**SET PROBLEM**
Set down all of the data exactly as it appears.

**DATASET EXTRACT**
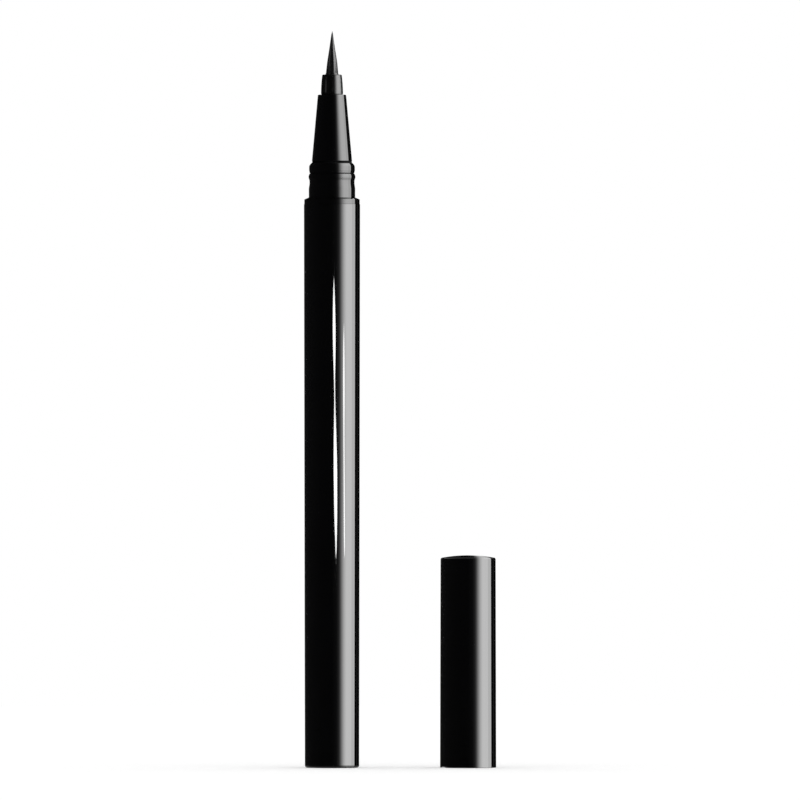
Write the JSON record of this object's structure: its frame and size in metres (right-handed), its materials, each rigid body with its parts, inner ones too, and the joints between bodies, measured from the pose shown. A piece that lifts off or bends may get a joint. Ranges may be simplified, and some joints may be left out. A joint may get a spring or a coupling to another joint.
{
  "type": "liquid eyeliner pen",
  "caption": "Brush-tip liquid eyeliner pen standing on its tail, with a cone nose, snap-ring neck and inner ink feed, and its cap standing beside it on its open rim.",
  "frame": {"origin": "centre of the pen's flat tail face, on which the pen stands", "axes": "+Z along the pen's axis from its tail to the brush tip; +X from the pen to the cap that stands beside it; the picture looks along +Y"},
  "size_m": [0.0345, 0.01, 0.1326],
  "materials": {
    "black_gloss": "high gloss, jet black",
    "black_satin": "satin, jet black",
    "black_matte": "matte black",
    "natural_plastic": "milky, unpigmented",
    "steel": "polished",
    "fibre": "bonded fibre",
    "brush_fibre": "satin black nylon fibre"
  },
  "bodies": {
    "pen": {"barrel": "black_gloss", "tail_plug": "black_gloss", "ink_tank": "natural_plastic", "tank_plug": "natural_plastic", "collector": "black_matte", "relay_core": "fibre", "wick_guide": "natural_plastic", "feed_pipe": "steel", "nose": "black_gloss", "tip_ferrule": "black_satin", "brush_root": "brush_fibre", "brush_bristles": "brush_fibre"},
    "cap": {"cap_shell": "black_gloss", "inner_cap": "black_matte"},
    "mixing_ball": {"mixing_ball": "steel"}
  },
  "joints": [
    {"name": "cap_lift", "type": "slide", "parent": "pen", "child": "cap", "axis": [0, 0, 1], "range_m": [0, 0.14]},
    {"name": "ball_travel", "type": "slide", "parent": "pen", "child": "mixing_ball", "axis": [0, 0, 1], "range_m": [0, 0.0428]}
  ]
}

**ANSWER TO THE PROBLEM**
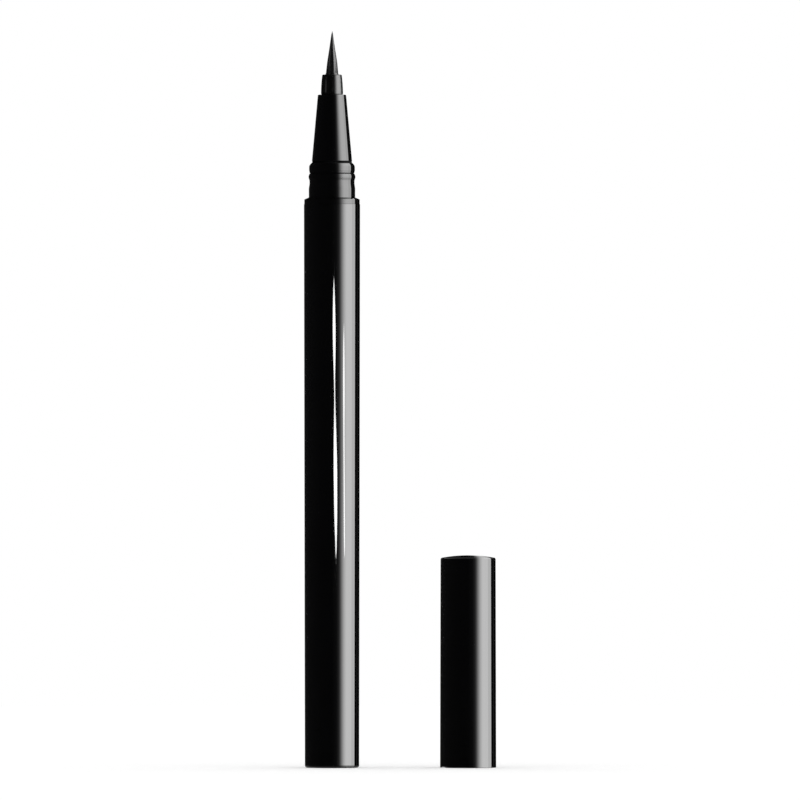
Write the JSON record of this object's structure: its frame and size in metres (right-handed), its materials, each rigid body with its parts, inner ones too, and the joints between bodies, measured from the pose shown. A piece that lifts off or bends may get a joint. Ranges may be simplified, and some joints may be left out. A joint may get a spring or a coupling to another joint.
{
  "type": "liquid eyeliner pen",
  "caption": "Brush-tip liquid eyeliner pen standing on its tail, with a cone nose, snap-ring neck and inner ink feed, and its cap standing beside it on its open rim.",
  "frame": {"origin": "centre of the pen's flat tail face, on which the pen stands", "axes": "+Z along the pen's axis from its tail to the brush tip; +X from the pen to the cap that stands beside it; the picture looks along +Y"},
  "size_m": [0.0345, 0.01, 0.1326],
  "materials": {
    "black_gloss": "high gloss, jet black",
    "black_satin": "satin, jet black",
    "black_matte": "matte black",
    "natural_plastic": "milky, unpigmented",
    "steel": "polished",
    "fibre": "bonded fibre",
    "brush_fibre": "satin black nylon fibre"
  },
  "bodies": {
    "pen": {"barrel": "black_gloss", "tail_plug": "black_gloss", "ink_tank": "natural_plastic", "tank_plug": "natural_plastic", "collector": "black_matte", "relay_core": "fibre", "wick_guide": "natural_plastic", "feed_pipe": "steel", "nose": "black_gloss", "tip_ferrule": "black_satin", "brush_root": "brush_fibre", "brush_bristles": "brush_fibre"},
    "cap": {"cap_shell": "black_gloss", "inner_cap": "black_matte"},
    "mixing_ball": {"mixing_ball": "steel"}
  },
  "joints": [
    {"name": "cap_lift", "type": "slide", "parent": "pen", "child": "cap", "axis": [0, 0, 1], "range_m": [0, 0.14]},
    {"name": "ball_travel", "type": "slide", "parent": "pen", "child": "mixing_ball", "axis": [0, 0, 1], "range_m": [0, 0.0428]}
  ]
}